The 32nd General Council’s inability to affirm that homosexuality is a sin “is in fact a blatant denial of the authority of Scripture,” testified Shepherd. He cited various Scripture passages and John Wesley’s commentary on Romans 1: “Receiving the just recompense of their error, their idolatry, being punished with that unnatural lust, which was as horrible a dishonor to the body, as their idolatry was to God.”
Shepherd also noted the denomination’s ultra-ecumenical assertion that “all authentic religions can mediate salvation” and its refusal to discipline its moderator, Rev. Bill Phipps, who recently denied the deity of Christ and the bodily resurrection.
Congregation wins property
Bermuda Supreme Court Judge Norma Wade-Miller wrote in her June 10 decision that “the UCC’s decision to admit homosexuals is a deviation from the original doctrinal standards of the 25 Articles of Faith of John Wesley. I accept Dr.
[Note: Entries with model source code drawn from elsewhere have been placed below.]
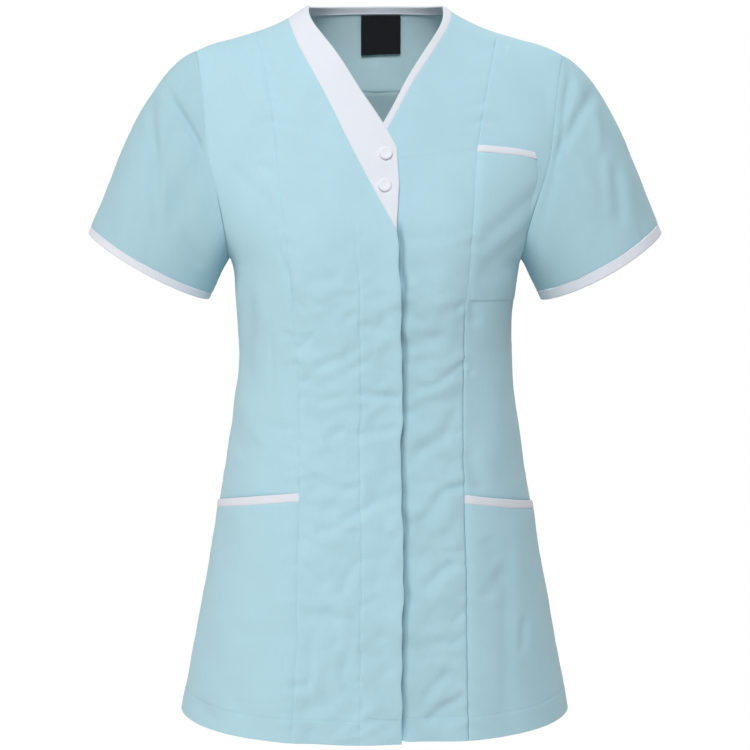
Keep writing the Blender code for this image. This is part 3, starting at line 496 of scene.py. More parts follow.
def patch(inner, outer, last_row, u, row, top=None, low=None):
    """Angles and heights of a panel: u runs from its inner seam to its outer, row runs down."""
    v = row / last_row
    parts = []
    for pick in (lambda line: across_of(*line), lambda line: line[1]):
        near, far = pick(inner(row)), pick(outer(row))
        parts.append(near * (1 - u) + far * u)
    for index, ends, fade in ((0.0, top, (1 - v) ** 6), (float(last_row), low, v**3)):
        if ends is None:
            continue
        start, stop = inner(np.array(index)), outer(np.array(index))
        wanted = ends(u)
        parts[0] = parts[0] + (wanted[0] - across_of(*start) * (1 - u) - across_of(*stop) * u) * fade
        parts[1] = parts[1] + (wanted[1] - start[1] * (1 - u) - stop[1] * u) * fade
    return parts


def hem_line(across_inner, across_outer, u):
    across = across_inner * (1 - u) + across_outer * u
    return across, hem_z(across)


def front_patch(inner, outer, outer_low, u, row):
    """A front panel from its shoulder line to its hem."""
    x0, x1 = inner(np.array(0.0))[0], outer(np.array(0.0))[0]
    inner_low = across_of(inner(np.array(float(HEM_ROW)))[0], HEM_FRONT_Z)
    return patch(
        inner,
        outer,
        HEM_ROW,
        u,
        row,
        lambda u: shoulder_top(x0, x1, u),
        lambda u: hem_line(inner_low, outer_low, u),
    )


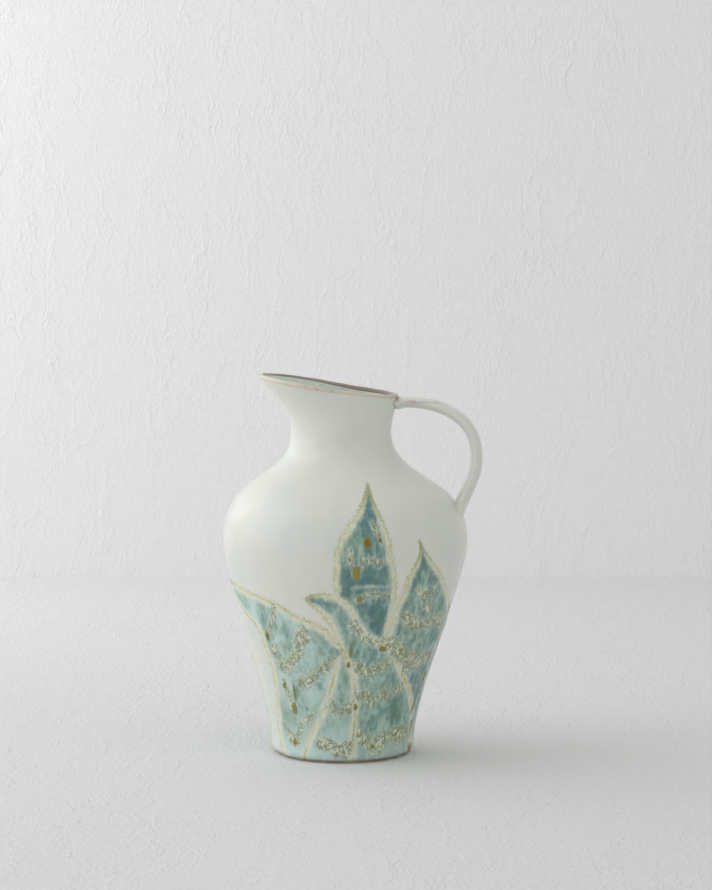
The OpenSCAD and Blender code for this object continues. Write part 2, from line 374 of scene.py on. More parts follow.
def makeHandleFinish():
    finish, bench = newFinish("whiteGlazeHandle")
    place = bench.node("ShaderNodeTexCoord", {}, {}, out="Object")
    x, y, z = bench.parts(place)
    colour, rough, wave = glazeGround(bench, place)
    ridge = bench.node("ShaderNodeAttribute", {"attribute_name": "ridge"}, {}, out="Fac")
    grainy = bench.noise(bench.scaled(place, (0.5, 1.0, 0.5)), 230.0, 4.0, 0.6)
    worn = ridge.eased(0.55, 1.0) * grainy.eased(0.42, 0.62)
    colour = bench.mixed(worn * 0.35, colour, tone(196, 188, 168))
    # a rosy brown stain on top of the strap, and brown where it meets the rim
    stain = bell((x / mm - 62.0) / 8.0) * bell((z / mm - 296.6) / 1.3) * grainy.eased(0.36, 0.52)
    colour = bench.mixed(stain * 0.7, colour, tone(176, 136, 120))
    # a grey band along the middle of the strap's upper run: painted shade, not a mark in the glaze
    paintedStrapShade = bell((z / mm - 296.0 + (x / mm - 60.0) * 0.02) / 0.9) * bell((x / mm - 78.0) / 14.0)
    colour = bench.mixed(paintedStrapShade * grainy.eased(0.3, 0.5) * 0.35, colour, tone(150, 146, 130))
    rootStain = bell((x / mm - 46.5) / 2.2) * z.eased(0.295, 0.299) * grainy.eased(0.3, 0.5)
    colour = bench.mixed(rootStain * 0.8, colour, tone(176, 132, 92))
    bump = bench.node("ShaderNodeBump", {}, {"Strength": 0.35, "Distance": 0.0006, "Height": wave})
    closeFinish(bench, {"Base Color": colour, "Roughness": rough - 0.10, "Normal": bump})
    return finish


rimTones = [                               # from the spout's tip (x = -70 mm) round to the handle (x = 50 mm)
    (0.00, tone(214, 200, 166)), (0.13, tone(222, 202, 148)), (0.24, tone(206, 176, 134)),
    (0.32, tone(204, 170, 156)), (0.39, tone(184, 148, 128)), (0.46, tone(160, 124, 96)),
    (0.56, tone(158, 118, 80)), (0.66, tone(174, 140, 98)), (0.80, tone(172, 143, 106)),
    (1.00, tone(164, 134, 108)),
]


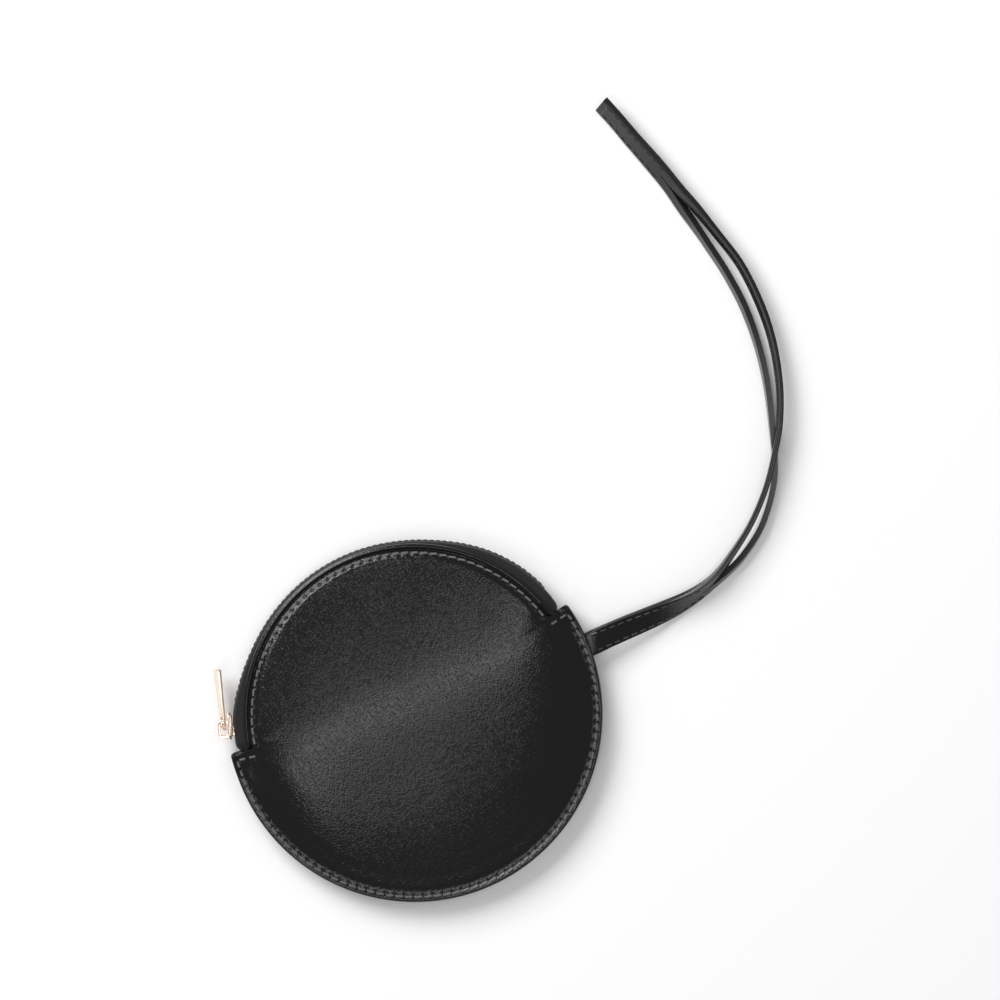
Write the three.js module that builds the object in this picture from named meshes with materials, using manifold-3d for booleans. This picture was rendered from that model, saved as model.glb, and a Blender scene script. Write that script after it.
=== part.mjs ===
// A round leather zip pouch with a slit wrist strap, in millimetres, +Z up.
// It lies on its back panel. The origin is the middle of the flat face that it rests on.
// Angles are in degrees round the pouch, counter-clockwise from +X as seen from above.

import * as THREE from "three";
import { mergeVertices } from "three/addons/utils/BufferGeometryUtils.js";
import Module from "manifold-3d";

const wasm = await Module();
wasm.setup();

// Pieces that touch on the real pouch are modelled this far apart.
const clearance = 0.3;

const pouch = {
  radius: 57.5, // to the sewn edge
  thickness: 17, // from the table to the crown of the front panel
  seamHeight: 7.2, // of the plane where the two panels are sewn together
  leather: 1.3,
  shoulder: 5.3, // width of the margin that slopes down to the edge beside the zip
  bendAngle: 22, // the front is bent along a line between the two notches
  bendOffset: 8, // of that line from the middle
  bendWidth: 10, // half the width of the round bend
  lowerSlope: 7, // degrees that the front slopes down from it to the sewn edge
  upperSlope: 4.5, // and towards the zip
  gripMargin: 0.3, // share of the margin over which the panels rise to the bulge over the strap
};

const zip = {
  startAngle: 36,
  endAngle: 192,
  setBack: 5.2, // the panels are cut this much smaller beside the zip
  notchWidth: 1,
  notchBlend: 9, // degrees over which the sewn edge closes beside a notch
  reach: 3.6, // how far the teeth stand out past the panels, where they stand out most
  stand: 4.4, // from the seam plane to a tape at the panel's edge, where the pouch is open widest
  tape: 1,
  tapeBend: 0.6, // radius of the bend where a tape turns down to the teeth
  tapeDrop: 0.66, // the least height by which it comes down to them
  bareEnd: 7.5, // length at the first end that has tape but no teeth
  toothPitch: 3.86,
  toothWidth: 1.6,
  toothDepth: 1.7,
  toothTip: 0.9, // how far a tooth passes the middle of the row
  spineDepth: 1.1,
  spineHeight: 0.7,
  chainWidth: 3.8,
};

const slider = {
  angle: 183.7,
  length: 8.6,
  mouthWidth: 7.2,
  tailWidth: 5.8,
  innerWidth: 4.4,
  plate: 0.8,
  post: 2.4,
  postWidth: 1.6,
  flange: 0.7,
  flangeLength: 6.9,
  crownLength: 5.8,
  crownWidth: 1.2,
  crownWire: 0.7,
  crownOffset: 0.9, // from the slider's middle towards its mouth
};

const pull = {
  length: 18.5, // from the pivot to the tip
  width: 4.2,
  thickness: 1.3,
  eyeLength: 3.8,
  eyeBar: 0.7,
  rail: 0.7,
  roll: 18, // its outer face looks up by this much
  lean: 2.5, // from the zip's direction, away from the pouch
};

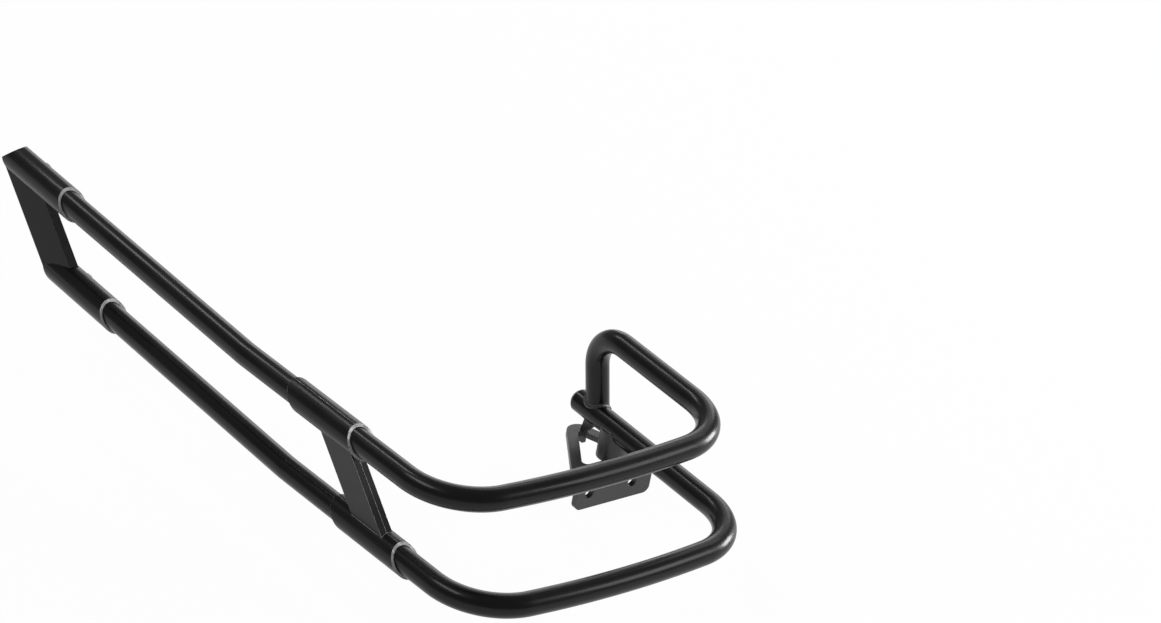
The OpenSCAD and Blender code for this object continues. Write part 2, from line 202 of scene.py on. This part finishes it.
def black_coat(name, level, rough, peel, coat, grain=0.0, shine=0.22):
    """Black powder coat: an orange peel skin, patches of haze and a little fine dust."""
    paint = Paint(name, Metallic=0.0, Coat_Roughness=0.08, Specular_IOR_Level=shine)
    paint.put("Coat Weight", coat)
    haze = paint.noise(HAZE).above(0.42, 0.68)
    specks = paint.noise(SPECKS).above(0.70, 0.78)
    streaks = paint.noise(STREAKS).above(0.5, 0.75)
    clean, dusty = grey(level, 0.05), grey(level * DUST_LEVEL, 0.04)
    paint.put("Base Color", paint.mix(specks * 0.35 + haze * 0.3, clean, dusty))
    paint.put("Roughness", rough + haze * 0.09 + streaks * 0.05 + specks * 0.15)
    skin = paint.bump(paint.noise(PEEL), peel, PEEL_DEPTH)
    if grain:
        skin = paint.bump(paint.noise(GRAIN), grain, GRAIN_DEPTH, skin)
    paint.put("Normal", skin)
    return paint.material


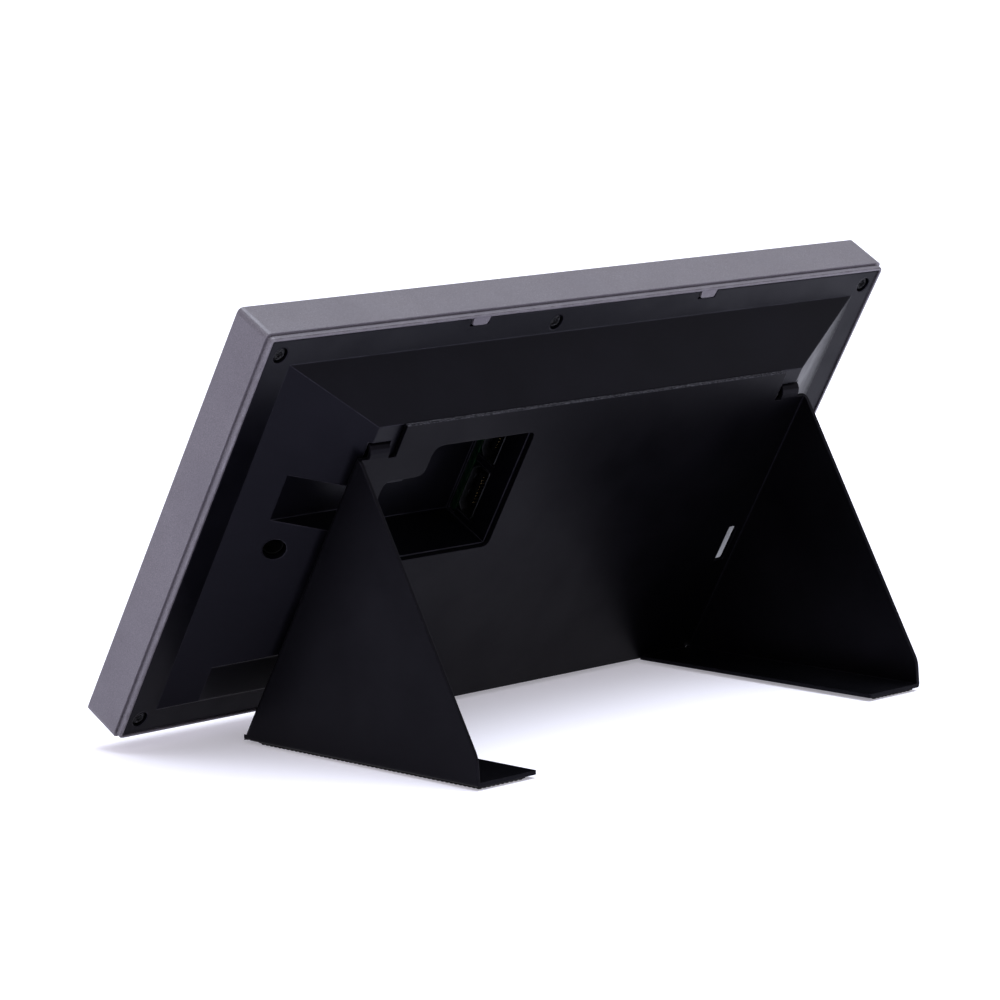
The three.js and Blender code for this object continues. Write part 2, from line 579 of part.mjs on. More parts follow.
for (const [name, at] of Object.entries(BOARD_HOLES)) place(display, name, boardScrew(at), BARE_STEEL);

place(stand, 'stand_bracket', standBracket(), BLACK_STEEL);
place(stand, 'foot_pad_left', footPad(1), RUBBER);
place(stand, 'foot_pad_right', footPad(-1), RUBBER);

const photoFrame = new THREE.Group();
photoFrame.add(display, stand);

export default photoFrame;
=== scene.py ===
# A digital photo frame on a folded sheet-metal stand, seen from behind.
#
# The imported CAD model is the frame. Large sheet and moulded nodes stay and get procedural finishes.
# Screws, foot pads, connectors and the power jack are rebuilt in finer mesh and stand for their nodes.
# Left and right are as seen from behind, so left is +X. Lengths are in millimetres, apart from those
# of the camera, the lights and the floor, which are in metres.

import json
import math

import bmesh
import bpy
from mathutils import Matrix, Vector


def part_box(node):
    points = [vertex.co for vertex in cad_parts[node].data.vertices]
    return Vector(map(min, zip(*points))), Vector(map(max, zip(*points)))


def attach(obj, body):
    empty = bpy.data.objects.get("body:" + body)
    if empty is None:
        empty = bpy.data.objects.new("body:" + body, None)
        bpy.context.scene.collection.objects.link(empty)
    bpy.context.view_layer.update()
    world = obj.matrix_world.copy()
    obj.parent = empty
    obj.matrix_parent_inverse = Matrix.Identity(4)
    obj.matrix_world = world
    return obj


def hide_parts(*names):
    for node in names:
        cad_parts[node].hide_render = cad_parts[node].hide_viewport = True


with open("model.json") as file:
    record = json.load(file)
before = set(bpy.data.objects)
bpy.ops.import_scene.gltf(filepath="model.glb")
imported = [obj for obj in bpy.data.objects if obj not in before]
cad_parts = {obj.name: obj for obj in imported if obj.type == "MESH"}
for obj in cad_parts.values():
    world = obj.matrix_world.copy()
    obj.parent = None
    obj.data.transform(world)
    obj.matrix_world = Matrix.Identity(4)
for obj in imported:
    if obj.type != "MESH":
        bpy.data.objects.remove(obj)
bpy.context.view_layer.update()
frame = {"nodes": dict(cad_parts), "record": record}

MM = 0.001
LEAN = math.radians(30)                     # how far the screen leans back
DISPLAY_PLACE = Vector((0, -53.2, 9.65))    # the display's bottom front edge
LEANING = Matrix.Translation(DISPLAY_PLACE) @ Matrix.Rotation(-LEAN, 4, "X")
UP_DISPLAY = LEANING.to_3x3() @ Vector((0, 0, 1))   # the direction up along the leaning display

# ---------------------------------------------------------------- camera

CAMERA_PLACE = (0.75778, 0.73930, 0.21432)
CAMERA_TURN = (81.4028, 0.7044, 134.9119)
CAMERA_LENS = 152.38


def make_camera():
    data = bpy.data.cameras.new("camera")
    data.lens = CAMERA_LENS
    data.sensor_width = 36
    data.clip_start = 0.05
    data.clip_end = 50
    camera = bpy.data.objects.new("camera", data)
    camera.location = CAMERA_PLACE
    camera.rotation_euler = [math.radians(angle) for angle in CAMERA_TURN]
    bpy.context.collection.objects.link(camera)
    bpy.context.scene.camera = camera


# ---------------------------------------------------------------- materials

BEVEL_SAMPLES = 6
EDGE_STARTS, EDGE_FULL = 0.999, 0.86    # cosines between the flat and the rounded normal
COLOR_A, COLOR_B, COLOR_OUT = 6, 7, 2   # the Mix node's colour sockets, whose names aren't unique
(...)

Shepherd’s opinion that UCC has, in its articulation of its formal theology and its fostering of its day to day operative theology, contravened the 25 Articles of the Methodist Church which was written by the late Reverend John Wesley.” The judge said that theological differences between the congregation and the UCC were “so fundamental and deep-seated as to be irreconcilable.”
She noted surprise that the synod offered no expert witness to counter Shepherd’s Wesleyan analysis of current UCC theology. Synod lawyers had argued their claim for the church property only on procedural grounds.
Reactions to the ruling
According to the Ottawa Citizen, Rev. Graham Scott, a conservative United Church of Canada theologian said the decision not only embarrasses the denomination, but also will stir up more discontent among Canadian congregations that are dissatisfied with the denomination’s steady drift toward a more liberal theology.
“If congregations could take their property with them, it wouldn’t surprise me if hundreds of congregations opted out,” said Scott, editor of the Theological Digest and Outlook, and president of Church Alive, a small theological reform group within the denomination.
Shepherd, in an interview with the Alberta Report, pointed out “how ironic it is that a secular court has to decide that a church is violating its own doctrine.”
Gordon Ross, an associate of Outerbridge, said that the Bermuda decision is not binding on Canadian courts, but as the ruling of a “court of competent jurisdiction” within the Commonwealth, would be influential.
“Our view is that property is held by way of an expressed trust for the purpose of the founding doctrines, in this case the Basis of Union of the UCC. If a Canadian court were to conclude that the UCC has so evolved its policies and doctrines that it is no longer in sync with the Basis of Union, then its claim to the property goes up in smoke,” said Ross.
The synod has appealed the court’s decision to the Privy Council of the United Kingdom. The appeal date is set for March, and will be heard by three judges. Shepherd told The Layman that lawyers in Bermuda and Canada think the appeal will be “quashed.”
The United Church of Canada has eight affiliated congregations in Bermuda, which are still legally part of the Wesleyan Methodist Church of Bermuda. Three other black congregations have since given notice they intend to quit the Methodist Synod and the UCC.